STATED TASK. Go through the data below. List every line that holds the word "code".

[CAD and scene scripts]

--

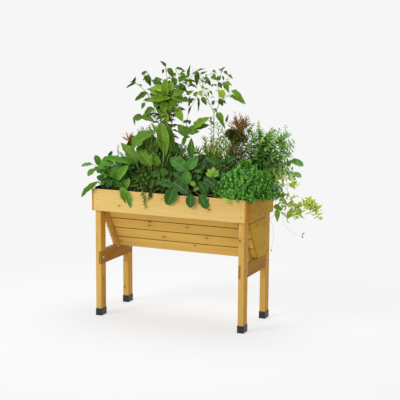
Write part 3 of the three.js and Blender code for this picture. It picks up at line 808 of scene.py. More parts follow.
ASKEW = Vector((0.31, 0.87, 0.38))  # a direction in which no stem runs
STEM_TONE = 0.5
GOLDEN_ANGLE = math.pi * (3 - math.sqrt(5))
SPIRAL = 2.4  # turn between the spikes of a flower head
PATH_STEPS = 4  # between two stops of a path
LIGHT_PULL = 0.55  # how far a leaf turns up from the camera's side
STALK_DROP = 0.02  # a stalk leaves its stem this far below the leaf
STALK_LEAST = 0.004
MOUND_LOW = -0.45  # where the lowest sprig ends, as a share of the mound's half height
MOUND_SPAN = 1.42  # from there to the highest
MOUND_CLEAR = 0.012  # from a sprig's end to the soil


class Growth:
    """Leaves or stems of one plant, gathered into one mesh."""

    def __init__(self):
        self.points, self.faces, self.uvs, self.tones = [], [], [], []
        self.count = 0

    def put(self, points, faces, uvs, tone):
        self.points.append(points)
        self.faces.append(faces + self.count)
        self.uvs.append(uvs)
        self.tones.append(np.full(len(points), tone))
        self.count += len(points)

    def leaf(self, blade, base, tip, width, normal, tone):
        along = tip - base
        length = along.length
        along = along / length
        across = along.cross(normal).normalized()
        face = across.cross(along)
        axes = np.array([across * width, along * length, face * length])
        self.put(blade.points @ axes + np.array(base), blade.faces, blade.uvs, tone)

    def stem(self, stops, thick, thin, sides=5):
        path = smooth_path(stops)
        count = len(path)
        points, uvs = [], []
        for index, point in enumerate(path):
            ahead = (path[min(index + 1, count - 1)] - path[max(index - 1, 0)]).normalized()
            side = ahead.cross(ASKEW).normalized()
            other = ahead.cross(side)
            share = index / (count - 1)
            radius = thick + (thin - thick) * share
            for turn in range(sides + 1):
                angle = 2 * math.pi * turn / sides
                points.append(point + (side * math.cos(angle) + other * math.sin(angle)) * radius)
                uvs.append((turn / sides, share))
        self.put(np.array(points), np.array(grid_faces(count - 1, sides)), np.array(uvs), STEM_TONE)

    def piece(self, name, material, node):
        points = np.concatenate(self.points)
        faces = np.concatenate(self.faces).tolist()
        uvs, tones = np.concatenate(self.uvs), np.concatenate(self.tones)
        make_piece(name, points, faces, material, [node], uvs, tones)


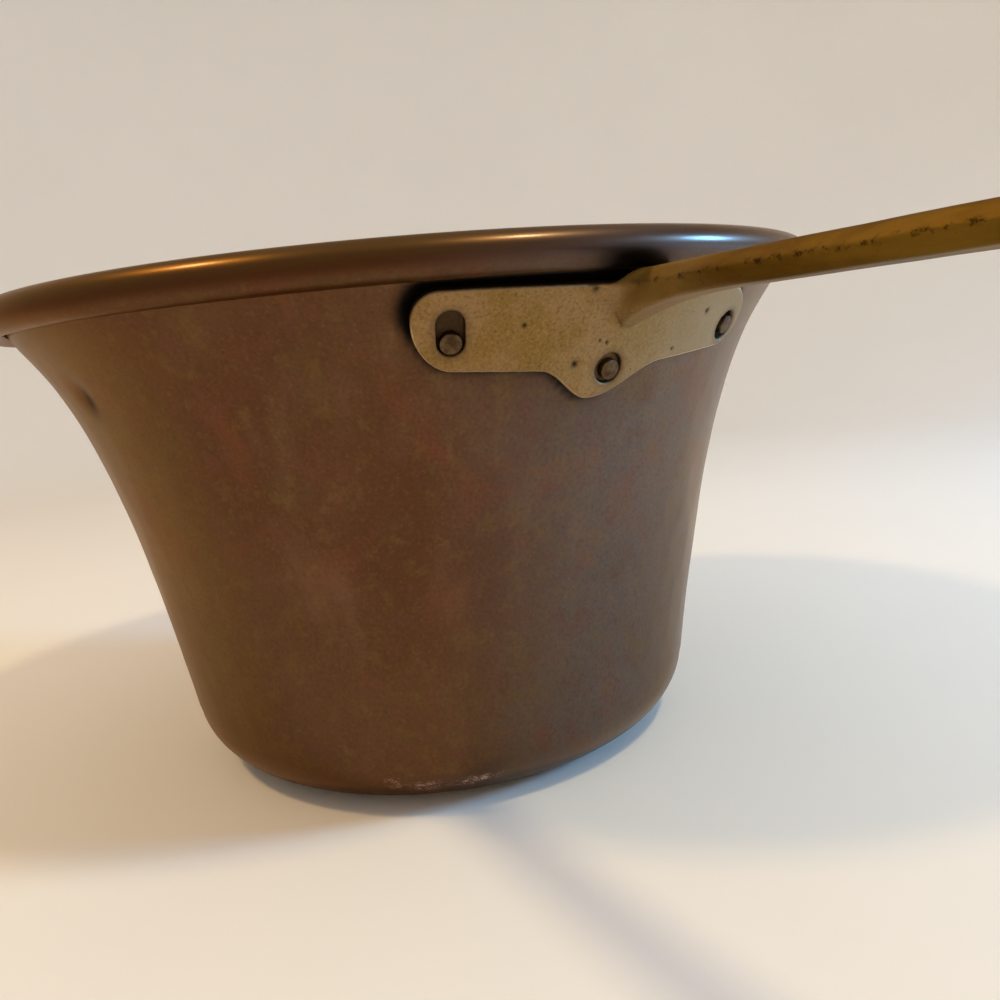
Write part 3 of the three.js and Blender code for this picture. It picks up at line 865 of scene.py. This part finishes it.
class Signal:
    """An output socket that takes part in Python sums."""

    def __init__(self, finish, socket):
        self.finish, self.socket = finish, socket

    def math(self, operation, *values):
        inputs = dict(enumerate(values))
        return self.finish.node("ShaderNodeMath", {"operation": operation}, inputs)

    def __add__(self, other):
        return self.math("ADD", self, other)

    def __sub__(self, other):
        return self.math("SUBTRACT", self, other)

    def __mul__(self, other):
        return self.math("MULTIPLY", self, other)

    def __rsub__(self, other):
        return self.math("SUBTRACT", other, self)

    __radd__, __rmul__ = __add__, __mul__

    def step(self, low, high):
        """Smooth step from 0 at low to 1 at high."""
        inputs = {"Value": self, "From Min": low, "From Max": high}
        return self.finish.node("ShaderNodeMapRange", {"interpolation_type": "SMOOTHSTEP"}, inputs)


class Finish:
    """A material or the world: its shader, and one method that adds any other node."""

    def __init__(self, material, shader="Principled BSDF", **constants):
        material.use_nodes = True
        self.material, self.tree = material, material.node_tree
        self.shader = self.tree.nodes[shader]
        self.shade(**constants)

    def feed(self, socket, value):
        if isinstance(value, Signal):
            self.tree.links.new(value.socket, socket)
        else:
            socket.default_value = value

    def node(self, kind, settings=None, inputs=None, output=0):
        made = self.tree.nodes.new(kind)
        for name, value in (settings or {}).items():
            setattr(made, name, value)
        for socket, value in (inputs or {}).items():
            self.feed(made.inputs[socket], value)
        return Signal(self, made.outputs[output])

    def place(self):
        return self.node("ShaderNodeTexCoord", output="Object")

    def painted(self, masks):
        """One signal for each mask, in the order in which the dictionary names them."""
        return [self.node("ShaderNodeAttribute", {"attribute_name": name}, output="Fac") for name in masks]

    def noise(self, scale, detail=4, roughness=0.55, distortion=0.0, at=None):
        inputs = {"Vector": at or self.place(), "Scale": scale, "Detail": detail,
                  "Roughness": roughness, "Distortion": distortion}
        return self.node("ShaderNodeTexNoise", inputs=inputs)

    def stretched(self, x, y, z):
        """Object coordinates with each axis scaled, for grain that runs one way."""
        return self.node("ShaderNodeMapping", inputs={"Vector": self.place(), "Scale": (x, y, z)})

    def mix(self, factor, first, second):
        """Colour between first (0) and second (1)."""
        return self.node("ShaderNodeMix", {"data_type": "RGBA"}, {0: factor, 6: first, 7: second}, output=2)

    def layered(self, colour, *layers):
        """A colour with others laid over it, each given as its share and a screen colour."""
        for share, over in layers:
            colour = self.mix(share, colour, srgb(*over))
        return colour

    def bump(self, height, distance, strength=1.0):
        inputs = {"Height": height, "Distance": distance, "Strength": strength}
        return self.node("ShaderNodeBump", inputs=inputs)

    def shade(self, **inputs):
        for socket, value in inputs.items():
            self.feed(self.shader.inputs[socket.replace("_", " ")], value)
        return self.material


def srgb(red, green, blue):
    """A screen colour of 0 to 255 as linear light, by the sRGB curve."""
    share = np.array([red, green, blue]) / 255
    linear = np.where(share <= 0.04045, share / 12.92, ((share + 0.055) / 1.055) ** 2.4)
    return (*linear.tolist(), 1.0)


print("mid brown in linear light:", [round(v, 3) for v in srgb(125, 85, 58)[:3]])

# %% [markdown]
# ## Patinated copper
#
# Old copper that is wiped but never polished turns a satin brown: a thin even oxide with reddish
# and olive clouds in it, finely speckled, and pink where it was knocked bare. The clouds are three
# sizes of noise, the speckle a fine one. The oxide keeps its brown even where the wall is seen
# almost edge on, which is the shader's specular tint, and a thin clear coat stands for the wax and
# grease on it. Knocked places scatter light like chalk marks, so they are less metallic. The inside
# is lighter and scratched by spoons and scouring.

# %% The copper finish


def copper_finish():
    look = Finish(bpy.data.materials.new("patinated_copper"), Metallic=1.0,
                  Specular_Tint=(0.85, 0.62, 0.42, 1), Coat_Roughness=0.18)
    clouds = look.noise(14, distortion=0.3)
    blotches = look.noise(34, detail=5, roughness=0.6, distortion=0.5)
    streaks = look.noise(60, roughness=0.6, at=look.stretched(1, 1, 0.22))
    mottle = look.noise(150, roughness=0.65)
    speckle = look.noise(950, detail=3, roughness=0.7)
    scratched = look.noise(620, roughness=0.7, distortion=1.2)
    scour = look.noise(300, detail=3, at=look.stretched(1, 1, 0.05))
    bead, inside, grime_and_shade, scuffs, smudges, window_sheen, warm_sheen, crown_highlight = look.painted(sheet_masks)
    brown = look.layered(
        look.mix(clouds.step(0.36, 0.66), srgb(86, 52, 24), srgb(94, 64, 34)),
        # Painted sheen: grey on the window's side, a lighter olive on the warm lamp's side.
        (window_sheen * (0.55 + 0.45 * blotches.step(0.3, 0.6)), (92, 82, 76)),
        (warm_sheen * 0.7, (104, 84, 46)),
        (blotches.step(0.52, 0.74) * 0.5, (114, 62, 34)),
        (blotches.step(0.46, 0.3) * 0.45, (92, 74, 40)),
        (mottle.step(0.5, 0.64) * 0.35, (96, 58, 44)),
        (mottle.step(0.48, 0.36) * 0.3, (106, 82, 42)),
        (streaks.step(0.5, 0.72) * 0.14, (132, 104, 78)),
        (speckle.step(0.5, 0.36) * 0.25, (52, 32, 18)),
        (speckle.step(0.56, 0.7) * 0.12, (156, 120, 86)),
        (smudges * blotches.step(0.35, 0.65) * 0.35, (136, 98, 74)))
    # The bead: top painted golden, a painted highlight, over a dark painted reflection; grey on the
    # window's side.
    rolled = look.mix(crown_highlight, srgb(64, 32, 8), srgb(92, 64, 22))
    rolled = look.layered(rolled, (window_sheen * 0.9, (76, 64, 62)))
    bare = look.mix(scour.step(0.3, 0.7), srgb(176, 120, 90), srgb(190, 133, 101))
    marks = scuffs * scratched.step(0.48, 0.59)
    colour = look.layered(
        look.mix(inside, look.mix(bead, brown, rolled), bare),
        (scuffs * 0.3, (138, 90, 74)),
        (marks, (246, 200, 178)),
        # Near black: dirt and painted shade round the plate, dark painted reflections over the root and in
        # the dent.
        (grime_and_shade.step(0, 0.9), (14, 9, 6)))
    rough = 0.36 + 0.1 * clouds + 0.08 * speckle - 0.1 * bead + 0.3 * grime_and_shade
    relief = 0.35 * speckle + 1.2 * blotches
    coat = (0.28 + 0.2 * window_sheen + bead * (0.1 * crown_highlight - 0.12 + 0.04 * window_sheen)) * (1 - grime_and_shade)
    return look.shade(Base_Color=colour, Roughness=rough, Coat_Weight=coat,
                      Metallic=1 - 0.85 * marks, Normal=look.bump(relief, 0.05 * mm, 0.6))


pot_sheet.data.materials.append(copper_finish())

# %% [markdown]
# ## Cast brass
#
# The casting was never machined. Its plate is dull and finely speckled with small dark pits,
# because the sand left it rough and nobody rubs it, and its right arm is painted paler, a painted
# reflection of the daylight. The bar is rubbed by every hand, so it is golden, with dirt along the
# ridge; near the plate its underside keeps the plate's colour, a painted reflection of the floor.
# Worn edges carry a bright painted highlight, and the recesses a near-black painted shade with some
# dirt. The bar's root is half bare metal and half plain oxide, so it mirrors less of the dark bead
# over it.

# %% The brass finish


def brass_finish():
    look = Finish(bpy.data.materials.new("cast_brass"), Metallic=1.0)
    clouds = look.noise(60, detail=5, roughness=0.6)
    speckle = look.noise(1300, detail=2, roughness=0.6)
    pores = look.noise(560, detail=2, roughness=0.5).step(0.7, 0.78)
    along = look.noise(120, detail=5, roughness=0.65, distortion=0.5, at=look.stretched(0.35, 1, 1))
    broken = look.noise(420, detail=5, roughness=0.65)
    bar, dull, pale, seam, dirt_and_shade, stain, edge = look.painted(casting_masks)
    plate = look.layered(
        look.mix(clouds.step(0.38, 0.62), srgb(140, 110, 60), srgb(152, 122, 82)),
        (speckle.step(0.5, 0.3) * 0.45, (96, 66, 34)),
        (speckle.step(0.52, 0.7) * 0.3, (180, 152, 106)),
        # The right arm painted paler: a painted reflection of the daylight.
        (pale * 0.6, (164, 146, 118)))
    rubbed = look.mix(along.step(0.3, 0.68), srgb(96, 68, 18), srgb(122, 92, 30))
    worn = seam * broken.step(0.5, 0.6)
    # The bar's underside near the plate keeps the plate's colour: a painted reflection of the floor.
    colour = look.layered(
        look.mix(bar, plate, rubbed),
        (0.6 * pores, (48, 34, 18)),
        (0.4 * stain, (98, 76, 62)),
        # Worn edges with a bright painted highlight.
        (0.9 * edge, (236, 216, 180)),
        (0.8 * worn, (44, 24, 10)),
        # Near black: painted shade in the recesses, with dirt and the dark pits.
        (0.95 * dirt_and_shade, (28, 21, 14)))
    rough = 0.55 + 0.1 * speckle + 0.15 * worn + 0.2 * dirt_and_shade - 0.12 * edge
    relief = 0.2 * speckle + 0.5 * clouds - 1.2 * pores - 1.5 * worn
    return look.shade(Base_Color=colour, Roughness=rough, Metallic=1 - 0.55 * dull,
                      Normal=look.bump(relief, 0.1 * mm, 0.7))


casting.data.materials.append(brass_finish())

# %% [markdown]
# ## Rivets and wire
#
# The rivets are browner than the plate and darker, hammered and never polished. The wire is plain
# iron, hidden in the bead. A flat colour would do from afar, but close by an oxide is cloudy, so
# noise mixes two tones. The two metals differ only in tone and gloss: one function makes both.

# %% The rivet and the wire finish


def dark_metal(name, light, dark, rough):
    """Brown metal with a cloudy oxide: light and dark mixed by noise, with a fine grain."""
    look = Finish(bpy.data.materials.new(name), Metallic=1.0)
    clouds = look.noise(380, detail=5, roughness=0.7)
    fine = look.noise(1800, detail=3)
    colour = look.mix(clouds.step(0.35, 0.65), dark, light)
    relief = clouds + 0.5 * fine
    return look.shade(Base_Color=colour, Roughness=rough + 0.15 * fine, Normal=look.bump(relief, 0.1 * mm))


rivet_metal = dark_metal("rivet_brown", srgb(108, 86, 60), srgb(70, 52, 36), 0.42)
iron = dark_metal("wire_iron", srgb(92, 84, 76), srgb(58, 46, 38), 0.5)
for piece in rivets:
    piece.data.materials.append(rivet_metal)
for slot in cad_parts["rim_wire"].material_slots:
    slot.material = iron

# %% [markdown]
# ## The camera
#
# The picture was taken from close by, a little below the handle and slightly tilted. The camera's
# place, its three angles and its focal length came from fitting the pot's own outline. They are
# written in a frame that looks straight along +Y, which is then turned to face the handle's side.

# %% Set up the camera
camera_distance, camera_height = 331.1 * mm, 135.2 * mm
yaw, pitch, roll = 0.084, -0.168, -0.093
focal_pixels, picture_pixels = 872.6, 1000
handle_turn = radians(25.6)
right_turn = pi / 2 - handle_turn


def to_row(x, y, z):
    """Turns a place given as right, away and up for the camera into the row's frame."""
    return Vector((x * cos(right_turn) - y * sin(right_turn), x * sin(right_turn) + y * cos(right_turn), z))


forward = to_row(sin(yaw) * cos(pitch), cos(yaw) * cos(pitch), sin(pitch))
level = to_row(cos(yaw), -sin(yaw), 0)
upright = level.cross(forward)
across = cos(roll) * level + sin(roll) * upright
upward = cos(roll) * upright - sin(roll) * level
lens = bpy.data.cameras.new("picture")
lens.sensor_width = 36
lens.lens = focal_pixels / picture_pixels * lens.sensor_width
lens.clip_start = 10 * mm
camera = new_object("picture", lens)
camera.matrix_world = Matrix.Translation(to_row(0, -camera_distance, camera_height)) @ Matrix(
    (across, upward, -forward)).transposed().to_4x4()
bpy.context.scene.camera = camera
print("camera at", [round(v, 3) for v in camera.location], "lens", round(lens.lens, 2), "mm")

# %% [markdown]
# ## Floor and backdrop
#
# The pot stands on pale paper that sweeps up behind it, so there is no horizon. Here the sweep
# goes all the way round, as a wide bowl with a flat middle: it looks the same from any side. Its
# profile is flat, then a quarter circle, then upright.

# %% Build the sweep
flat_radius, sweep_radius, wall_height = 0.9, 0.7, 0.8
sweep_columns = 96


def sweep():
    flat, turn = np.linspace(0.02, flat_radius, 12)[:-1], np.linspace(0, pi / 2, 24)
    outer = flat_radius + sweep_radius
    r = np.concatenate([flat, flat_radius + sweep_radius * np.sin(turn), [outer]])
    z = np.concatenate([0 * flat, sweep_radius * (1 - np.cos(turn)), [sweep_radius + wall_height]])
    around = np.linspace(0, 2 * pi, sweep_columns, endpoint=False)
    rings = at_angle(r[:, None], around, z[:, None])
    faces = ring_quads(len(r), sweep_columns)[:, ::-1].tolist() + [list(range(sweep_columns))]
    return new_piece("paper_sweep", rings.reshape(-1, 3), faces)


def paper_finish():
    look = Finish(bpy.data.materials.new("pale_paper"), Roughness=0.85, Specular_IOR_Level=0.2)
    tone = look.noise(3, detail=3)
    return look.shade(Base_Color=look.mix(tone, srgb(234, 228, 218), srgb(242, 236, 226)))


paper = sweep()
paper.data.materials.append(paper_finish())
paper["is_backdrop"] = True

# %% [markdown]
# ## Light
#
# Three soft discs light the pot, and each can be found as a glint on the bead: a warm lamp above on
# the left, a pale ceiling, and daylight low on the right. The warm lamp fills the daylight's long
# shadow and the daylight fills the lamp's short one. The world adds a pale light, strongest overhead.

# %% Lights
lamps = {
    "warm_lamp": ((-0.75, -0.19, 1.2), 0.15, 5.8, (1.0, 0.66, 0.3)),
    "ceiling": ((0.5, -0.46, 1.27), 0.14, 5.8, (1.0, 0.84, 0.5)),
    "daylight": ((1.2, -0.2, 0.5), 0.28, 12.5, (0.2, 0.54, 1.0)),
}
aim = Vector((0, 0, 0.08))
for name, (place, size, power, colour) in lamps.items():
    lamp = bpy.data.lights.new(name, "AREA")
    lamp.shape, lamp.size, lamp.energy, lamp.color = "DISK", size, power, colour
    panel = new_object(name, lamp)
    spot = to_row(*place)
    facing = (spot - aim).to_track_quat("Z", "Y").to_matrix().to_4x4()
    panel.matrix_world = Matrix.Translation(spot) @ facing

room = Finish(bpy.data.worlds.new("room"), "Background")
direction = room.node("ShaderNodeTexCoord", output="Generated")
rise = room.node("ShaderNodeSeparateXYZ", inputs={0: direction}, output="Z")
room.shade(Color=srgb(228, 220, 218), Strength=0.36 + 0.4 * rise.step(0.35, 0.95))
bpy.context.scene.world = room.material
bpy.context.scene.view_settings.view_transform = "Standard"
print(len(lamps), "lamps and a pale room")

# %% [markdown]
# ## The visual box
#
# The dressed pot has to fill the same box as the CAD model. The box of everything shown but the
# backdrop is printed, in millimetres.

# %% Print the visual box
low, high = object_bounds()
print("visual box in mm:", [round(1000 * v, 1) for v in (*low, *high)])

--

RESULT FOR THIS TASK.
Write part 3 of the three.js and Blender code for this picture. It picks up at line 808 of scene.py. More parts follow.
Write part 3 of the three.js and Blender code for this picture. It picks up at line 865 of scene.py. This part finishes it.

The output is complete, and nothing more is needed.